> [Task prompt]:
Return a copy of every line in the records that includes the word "JSON".

> [Extracted records]:
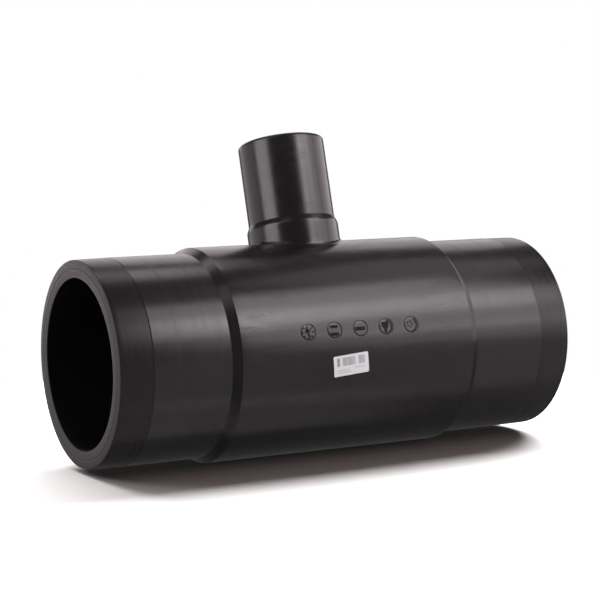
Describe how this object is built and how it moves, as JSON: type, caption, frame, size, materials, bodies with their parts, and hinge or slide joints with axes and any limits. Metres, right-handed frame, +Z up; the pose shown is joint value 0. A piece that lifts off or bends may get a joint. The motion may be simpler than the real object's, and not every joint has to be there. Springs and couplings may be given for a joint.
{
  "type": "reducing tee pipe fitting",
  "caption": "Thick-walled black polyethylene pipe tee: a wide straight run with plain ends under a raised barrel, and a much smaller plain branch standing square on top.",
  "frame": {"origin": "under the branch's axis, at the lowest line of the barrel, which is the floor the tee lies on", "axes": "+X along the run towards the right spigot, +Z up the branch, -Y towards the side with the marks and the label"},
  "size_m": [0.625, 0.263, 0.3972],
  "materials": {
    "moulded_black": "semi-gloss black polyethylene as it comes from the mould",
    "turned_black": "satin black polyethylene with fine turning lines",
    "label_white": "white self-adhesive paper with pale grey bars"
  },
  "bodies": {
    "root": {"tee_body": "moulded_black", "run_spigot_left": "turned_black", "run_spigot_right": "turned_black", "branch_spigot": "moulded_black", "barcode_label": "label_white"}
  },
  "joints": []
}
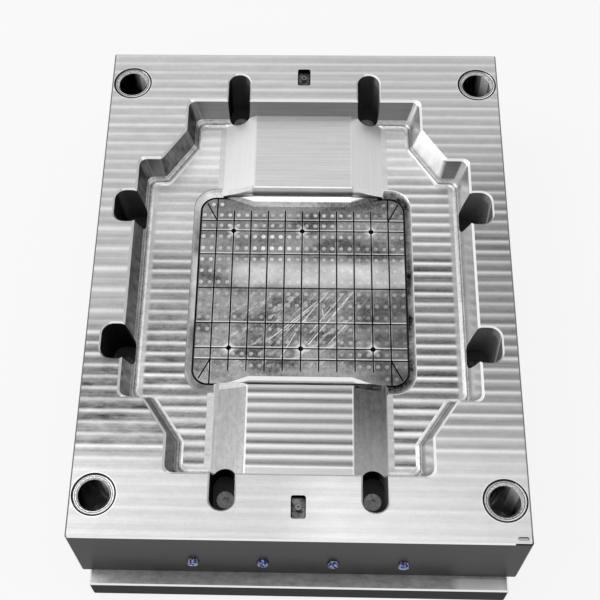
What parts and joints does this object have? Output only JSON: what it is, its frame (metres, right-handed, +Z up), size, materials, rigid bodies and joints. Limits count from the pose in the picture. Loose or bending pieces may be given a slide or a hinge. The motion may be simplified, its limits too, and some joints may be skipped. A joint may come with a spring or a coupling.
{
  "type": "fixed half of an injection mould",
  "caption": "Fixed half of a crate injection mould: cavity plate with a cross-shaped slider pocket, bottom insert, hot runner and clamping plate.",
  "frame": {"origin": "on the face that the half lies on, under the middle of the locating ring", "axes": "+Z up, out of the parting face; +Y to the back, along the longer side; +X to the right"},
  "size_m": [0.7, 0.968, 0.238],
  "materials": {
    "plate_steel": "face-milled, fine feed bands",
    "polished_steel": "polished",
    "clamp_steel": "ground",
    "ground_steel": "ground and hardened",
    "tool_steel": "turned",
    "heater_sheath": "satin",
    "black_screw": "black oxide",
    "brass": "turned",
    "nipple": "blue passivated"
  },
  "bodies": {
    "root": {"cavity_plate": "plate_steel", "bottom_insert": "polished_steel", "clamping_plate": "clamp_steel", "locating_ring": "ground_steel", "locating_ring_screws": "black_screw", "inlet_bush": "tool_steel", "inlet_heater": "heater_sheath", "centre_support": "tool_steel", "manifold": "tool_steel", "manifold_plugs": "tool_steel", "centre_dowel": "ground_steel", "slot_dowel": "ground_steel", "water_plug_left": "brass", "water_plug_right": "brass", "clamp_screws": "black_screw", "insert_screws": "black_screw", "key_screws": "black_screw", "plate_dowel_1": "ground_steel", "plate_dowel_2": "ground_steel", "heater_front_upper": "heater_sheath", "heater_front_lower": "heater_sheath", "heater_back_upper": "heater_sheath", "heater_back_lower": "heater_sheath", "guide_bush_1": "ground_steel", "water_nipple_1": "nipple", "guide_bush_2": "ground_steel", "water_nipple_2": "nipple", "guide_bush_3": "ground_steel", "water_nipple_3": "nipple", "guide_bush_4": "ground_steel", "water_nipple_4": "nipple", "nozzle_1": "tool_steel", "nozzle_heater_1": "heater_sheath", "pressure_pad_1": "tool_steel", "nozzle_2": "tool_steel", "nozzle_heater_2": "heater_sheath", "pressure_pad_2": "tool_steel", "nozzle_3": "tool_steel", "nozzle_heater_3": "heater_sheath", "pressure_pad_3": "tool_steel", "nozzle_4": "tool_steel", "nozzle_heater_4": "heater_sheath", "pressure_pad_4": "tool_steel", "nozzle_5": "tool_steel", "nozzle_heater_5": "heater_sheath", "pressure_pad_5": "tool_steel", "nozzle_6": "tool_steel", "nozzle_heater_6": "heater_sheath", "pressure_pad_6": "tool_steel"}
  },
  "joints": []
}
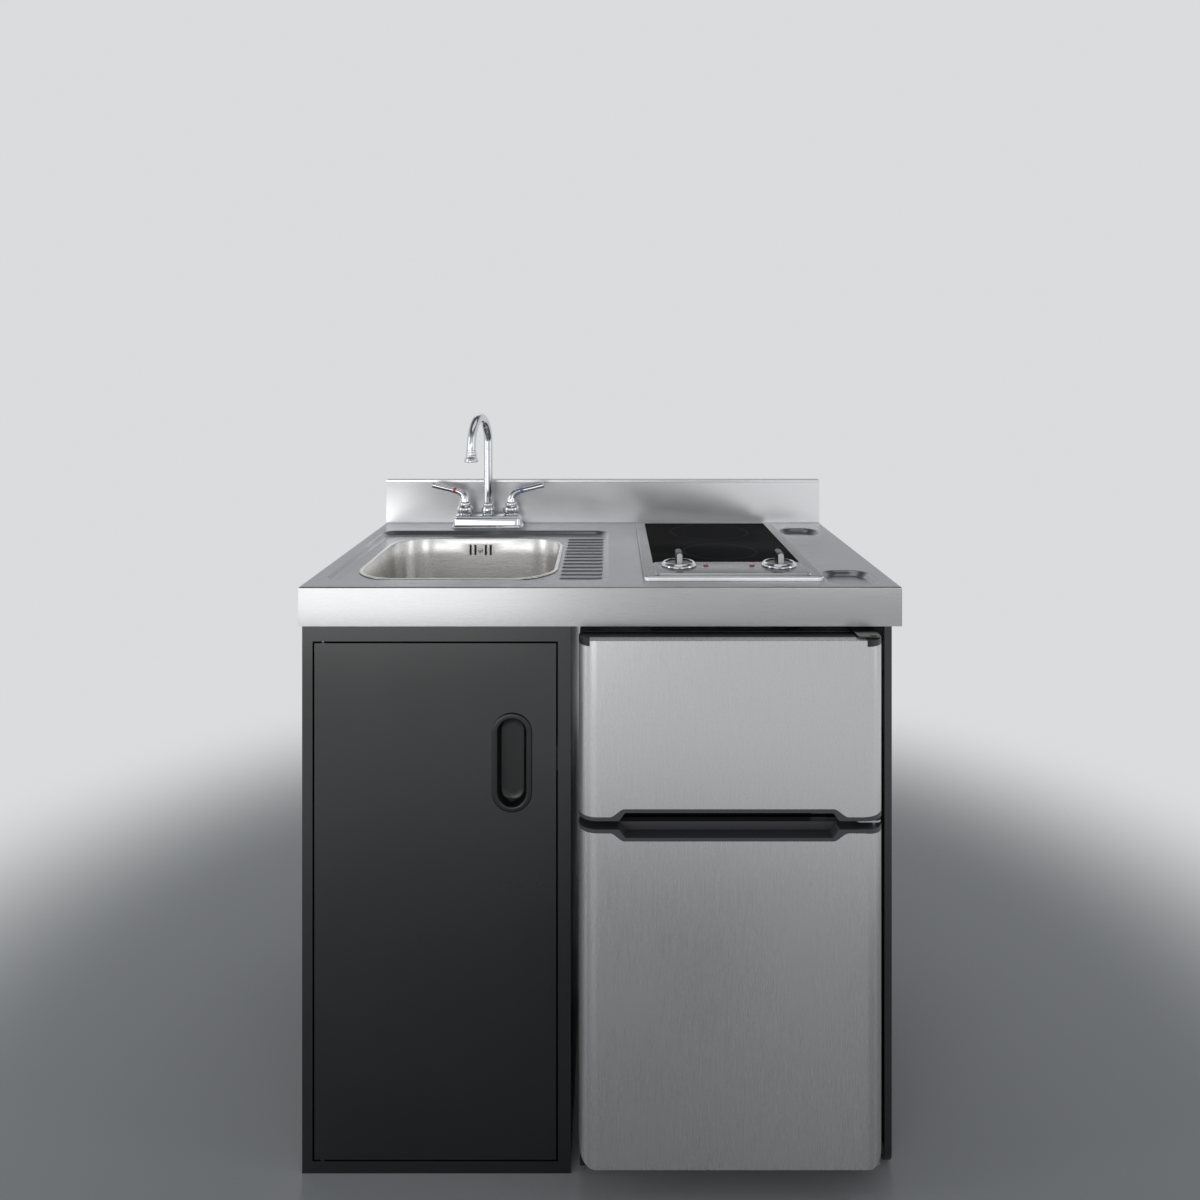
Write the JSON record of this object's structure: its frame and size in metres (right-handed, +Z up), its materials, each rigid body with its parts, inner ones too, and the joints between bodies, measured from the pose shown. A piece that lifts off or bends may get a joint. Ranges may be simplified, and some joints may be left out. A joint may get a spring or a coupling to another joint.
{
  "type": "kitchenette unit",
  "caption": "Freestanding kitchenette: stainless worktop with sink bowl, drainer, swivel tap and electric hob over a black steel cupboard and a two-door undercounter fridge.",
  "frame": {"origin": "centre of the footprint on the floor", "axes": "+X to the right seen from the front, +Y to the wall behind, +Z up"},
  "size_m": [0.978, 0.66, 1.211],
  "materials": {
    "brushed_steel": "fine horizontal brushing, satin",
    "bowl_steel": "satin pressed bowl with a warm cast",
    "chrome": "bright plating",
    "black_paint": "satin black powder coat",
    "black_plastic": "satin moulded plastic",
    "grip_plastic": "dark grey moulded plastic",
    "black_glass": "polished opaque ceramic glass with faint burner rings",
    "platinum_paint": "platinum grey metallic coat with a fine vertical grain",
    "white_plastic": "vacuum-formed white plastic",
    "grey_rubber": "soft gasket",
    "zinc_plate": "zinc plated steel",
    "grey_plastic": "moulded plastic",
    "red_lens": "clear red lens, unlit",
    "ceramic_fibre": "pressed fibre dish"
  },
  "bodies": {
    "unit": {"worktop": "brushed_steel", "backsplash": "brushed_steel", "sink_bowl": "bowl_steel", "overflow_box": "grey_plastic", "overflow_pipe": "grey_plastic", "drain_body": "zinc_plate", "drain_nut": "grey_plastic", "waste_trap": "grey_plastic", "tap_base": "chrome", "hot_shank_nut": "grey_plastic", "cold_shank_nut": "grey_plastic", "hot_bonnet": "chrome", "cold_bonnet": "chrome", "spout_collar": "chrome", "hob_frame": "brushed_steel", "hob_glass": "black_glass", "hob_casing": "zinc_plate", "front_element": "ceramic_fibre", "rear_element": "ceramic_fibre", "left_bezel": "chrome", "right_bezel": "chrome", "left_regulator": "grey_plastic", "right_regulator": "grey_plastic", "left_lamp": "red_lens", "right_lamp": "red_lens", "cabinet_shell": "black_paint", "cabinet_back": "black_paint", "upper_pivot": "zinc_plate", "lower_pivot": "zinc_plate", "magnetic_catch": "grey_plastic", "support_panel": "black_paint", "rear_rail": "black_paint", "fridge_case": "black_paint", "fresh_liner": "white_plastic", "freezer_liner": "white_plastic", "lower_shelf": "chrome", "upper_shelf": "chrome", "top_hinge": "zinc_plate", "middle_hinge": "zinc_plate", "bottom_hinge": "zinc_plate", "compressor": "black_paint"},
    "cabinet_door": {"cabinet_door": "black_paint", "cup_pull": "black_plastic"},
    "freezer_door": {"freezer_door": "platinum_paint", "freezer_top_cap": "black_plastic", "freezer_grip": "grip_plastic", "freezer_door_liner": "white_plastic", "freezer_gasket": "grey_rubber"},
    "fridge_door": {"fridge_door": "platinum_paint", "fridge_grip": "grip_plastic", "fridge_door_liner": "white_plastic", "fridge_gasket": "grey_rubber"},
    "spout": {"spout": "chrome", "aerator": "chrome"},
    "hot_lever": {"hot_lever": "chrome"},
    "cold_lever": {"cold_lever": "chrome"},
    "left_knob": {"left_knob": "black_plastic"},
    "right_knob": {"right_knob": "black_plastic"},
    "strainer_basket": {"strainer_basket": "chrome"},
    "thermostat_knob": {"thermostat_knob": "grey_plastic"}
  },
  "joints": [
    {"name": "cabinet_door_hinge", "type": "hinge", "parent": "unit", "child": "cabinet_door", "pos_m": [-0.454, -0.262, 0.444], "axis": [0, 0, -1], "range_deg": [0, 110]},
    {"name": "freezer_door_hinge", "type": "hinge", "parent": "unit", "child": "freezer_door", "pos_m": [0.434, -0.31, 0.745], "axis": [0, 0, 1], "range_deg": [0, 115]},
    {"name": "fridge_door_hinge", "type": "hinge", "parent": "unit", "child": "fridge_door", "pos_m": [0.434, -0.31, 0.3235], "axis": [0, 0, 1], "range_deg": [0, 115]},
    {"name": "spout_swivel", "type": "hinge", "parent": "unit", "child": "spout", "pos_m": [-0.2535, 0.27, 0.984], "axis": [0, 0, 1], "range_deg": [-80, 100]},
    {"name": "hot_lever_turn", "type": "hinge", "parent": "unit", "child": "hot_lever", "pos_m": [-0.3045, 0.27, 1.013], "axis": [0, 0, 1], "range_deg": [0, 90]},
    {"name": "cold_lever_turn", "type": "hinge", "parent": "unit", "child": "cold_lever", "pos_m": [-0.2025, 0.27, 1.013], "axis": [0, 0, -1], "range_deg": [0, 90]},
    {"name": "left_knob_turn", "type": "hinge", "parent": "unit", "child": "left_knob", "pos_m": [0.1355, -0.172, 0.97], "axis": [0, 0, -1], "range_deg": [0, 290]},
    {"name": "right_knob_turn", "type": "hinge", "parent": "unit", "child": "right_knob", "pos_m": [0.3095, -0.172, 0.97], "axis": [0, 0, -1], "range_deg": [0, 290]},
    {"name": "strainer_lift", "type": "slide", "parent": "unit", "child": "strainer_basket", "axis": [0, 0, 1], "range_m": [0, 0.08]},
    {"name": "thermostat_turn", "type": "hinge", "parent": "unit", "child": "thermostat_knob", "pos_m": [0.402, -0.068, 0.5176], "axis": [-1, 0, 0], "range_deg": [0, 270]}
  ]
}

> [Problem solution]:
Describe how this object is built and how it moves, as JSON: type, caption, frame, size, materials, bodies with their parts, and hinge or slide joints with axes and any limits. Metres, right-handed frame, +Z up; the pose shown is joint value 0. A piece that lifts off or bends may get a joint. The motion may be simpler than the real object's, and not every joint has to be there. Springs and couplings may be given for a joint.
What parts and joints does this object have? Output only JSON: what it is, its frame (metres, right-handed, +Z up), size, materials, rigid bodies and joints. Limits count from the pose in the picture. Loose or bending pieces may be given a slide or a hinge. The motion may be simplified, its limits too, and some joints may be skipped. A joint may come with a spring or a coupling.
Write the JSON record of this object's structure: its frame and size in metres (right-handed, +Z up), its materials, each rigid body with its parts, inner ones too, and the joints between bodies, measured from the pose shown. A piece that lifts off or bends may get a joint. Ranges may be simplified, and some joints may be left out. A joint may get a spring or a coupling to another joint.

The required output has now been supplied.